How to Get More Done Every Day as a Creative Entrepreneur

If you’re in online business, you’ve likely heard of the Pareto principle (aka the 80/20 rule) which states that (from Wikipedia), “for many events, roughly 80% of the effects come from 20% of the causes.” For example – and those of you who have an email list will know this to be true, 80% of your revenue comes from 20% of your customers.

The reason this rule is examined in the online world is because it’s a hack for doing more of what matters to your bottom line. If 20% of your working hours produce 80% of your results, then that means that the other 80% of the time you spend produces only 20% of your desired results. How would your results improve if you focused all of your attention on the 20% of work that adds to 80% of your bottom line? That’s what we’re going to explore today.

How to Get More Done | Marketing Creativity

Figure out what’s working

During my recent mid-year review, I prompted you with these 2 important questions:

  1. What was your best creative payday?
  2. What’s costing you time and money without generating a return?

Therein lies the answer to figuring out which of your efforts are producing the results you want. For example, to my best creative payday, I answered The Summer Shift (a group coaching concentrate I offer). In the last three months, it produced 80% of my income for a focused 20% of my time. To what’s costing me, I answered my tendency to hesitate on big decisions, and the rule rang true again. Him-hawing on major decisions that will take my career to the next level was certainly eating up the other 80% of my time and producing 20% of my results.

Ask yourself the above questions to find out which 20% of your applied efforts are producing 80% of your desired results. 

Focus is a muscle that can be strengthened

Let’s be brutally honest with each other for a moment. How much of your time is spent checking email? How many times do you visit Pinterest a day? How often do you check stats? How many times have you visited Facebook this morning alone?

The time-wasting temptations for an online business owner are many! Experiment by turning your computer off for one full day, and count how many times you try to take a detour just to “check on” or “look something up.” It boggles the mind how our newly developed, yet incessant need-to-know eats up our time.

Now imagine what would happen if you could eliminate all of these time-wasters during your working hours. Imagine how far you would get in one calendar year if you only focused on the 20% of your work that produces 80% of your desired results. 

[Tweet “Focus is a muscle that can be strengthened. – @_LisaJacobs_”]

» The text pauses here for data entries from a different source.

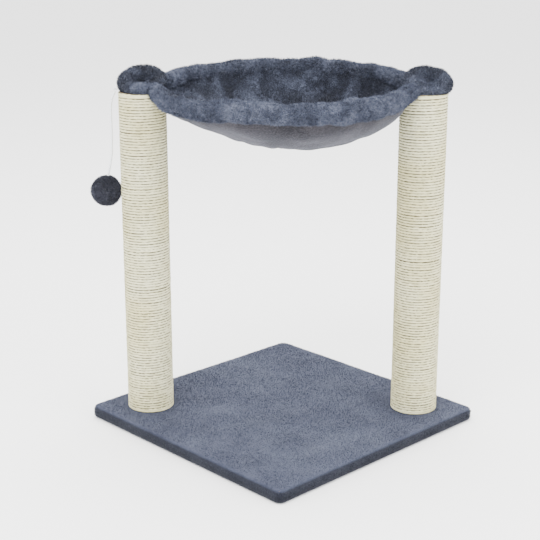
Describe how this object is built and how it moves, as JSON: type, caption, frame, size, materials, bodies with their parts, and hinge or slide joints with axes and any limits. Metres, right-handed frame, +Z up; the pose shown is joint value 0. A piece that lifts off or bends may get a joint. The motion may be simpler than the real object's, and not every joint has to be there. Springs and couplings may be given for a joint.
{
  "type": "cat tree",
  "caption": "Small cat tree with a square plush base, rope-wrapped posts on opposite corners, a round plush hammock between their tops and a plush ball hanging on a cord.",
  "frame": {"origin": "on the floor under the centre of the square base", "axes": "+Z up; X and Y along the base's sides; the posts stand at the (-x, -y) and (+x, +y) corners"},
  "size_m": [0.4026, 0.4, 0.5118],
  "materials": {
    "plush_grey": "short-pile plush",
    "plush_warm": "brushed plush back",
    "plush_dark": "dark plush",
    "sisal": "natural rope",
    "cord_white": "braided cord",
    "board": "raw particle board",
    "card": "kraft cardboard",
    "liner": "non-woven",
    "zinc": "zinc plated",
    "rod": "powder coated",
    "foam": "foam"
  },
  "bodies": {
    "tree": {"base_board": "board", "base_cover": "plush_grey", "base_liner": "liner", "base_staples": "zinc", "left_post_tube": "card", "right_post_tube": "card", "left_sisal_wrap": "sisal", "right_sisal_wrap": "sisal", "left_bottom_plug": "board", "right_bottom_plug": "board", "left_top_plug": "board", "right_top_plug": "board", "threaded_inserts": "zinc", "plug_nails": "zinc", "rope_staples": "zinc", "base_bolts": "zinc", "base_washers": "zinc", "hammock_bolts": "zinc", "hammock_washers": "zinc", "hammock_frame": "rod", "rim_sleeve": "plush_grey", "left_loop_sleeve": "plush_grey", "right_loop_sleeve": "plush_grey", "hammock_lining": "plush_grey", "hammock_outer": "plush_warm"},
    "cord_top": {"cord_top_knot": "cord_white"},
    "toy": {"toy_cord": "cord_white", "toy_ball_cover": "plush_dark", "toy_ball_core": "foam"}
  },
  "joints": [
    {"name": "toy_swing_out", "type": "hinge", "parent": "tree", "child": "cord_top", "pos_m": [-0.16703, -0.16141, 0.4885], "axis": [-0.6293, 0.7771, 0], "range_deg": [0, 75]},
    {"name": "toy_swing_side", "type": "hinge", "parent": "cord_top", "child": "toy", "pos_m": [-0.16703, -0.16141, 0.4885], "axis": [-0.7771, -0.6293, 0], "range_deg": [-60, 60]}
  ]
}
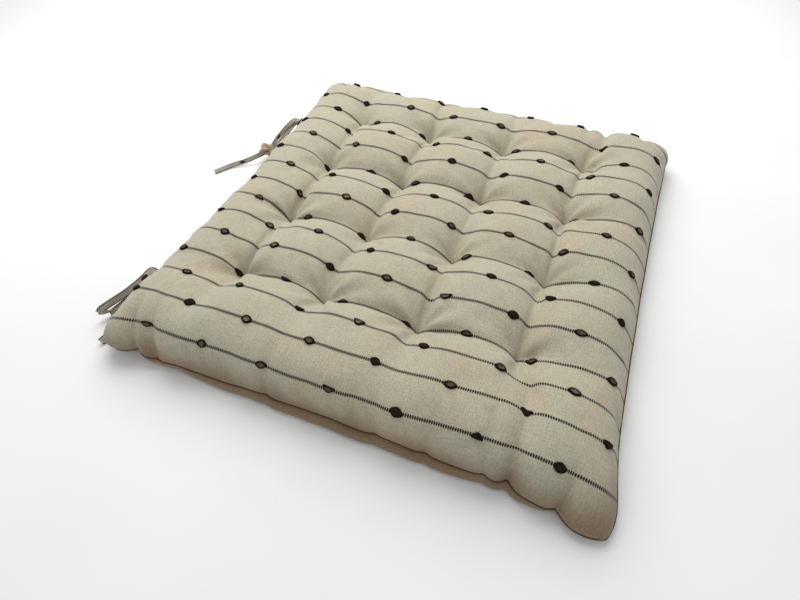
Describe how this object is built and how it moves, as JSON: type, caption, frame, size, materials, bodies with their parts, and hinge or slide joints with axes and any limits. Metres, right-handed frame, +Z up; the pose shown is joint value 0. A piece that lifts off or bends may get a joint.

I ask you to entertain the idea that each of us has a reserve bank of willpower, and that once it’s been depleted, it’s spent until it has the time to replenish itself.

For example, have you ever had a highly-productive Monday? The kind of day that makes you think, “Look at all I’ve done! I’m going to knock it out of the ballpark this week!” Only to wake up on Tuesday and find yourself mentally and physically spent; so much so that it’s virtually impossible to get anything done? That’s because we have a reserve of willpower, and when it’s spent, you’re out of fuel. An empty willpower reserve is the black hole of productive energy.

To build a business that serves you, to be an incredibly efficient operation, you need to learn how to spend your time wisely (homing in on that 20%), refill your reserves more quickly, and expand that bank so that it can hold more of your sacred energy.

How to train your focus muscle

Think of building your focus like training for long distance running. In order to improve, to go farther at a faster pace, you would gradually (and regularly) push yourself just past your personal breaking point. If I can comfortably run 2 miles in 20 minutes today, tomorrow I will have to run 2.25 miles in 22 minutes to build up my strength and endurance.

The same goes for your personal reserves of willpower. That focus muscle needs to be trained for increased strength and endurance.

Name a goal and at least one priority for each day.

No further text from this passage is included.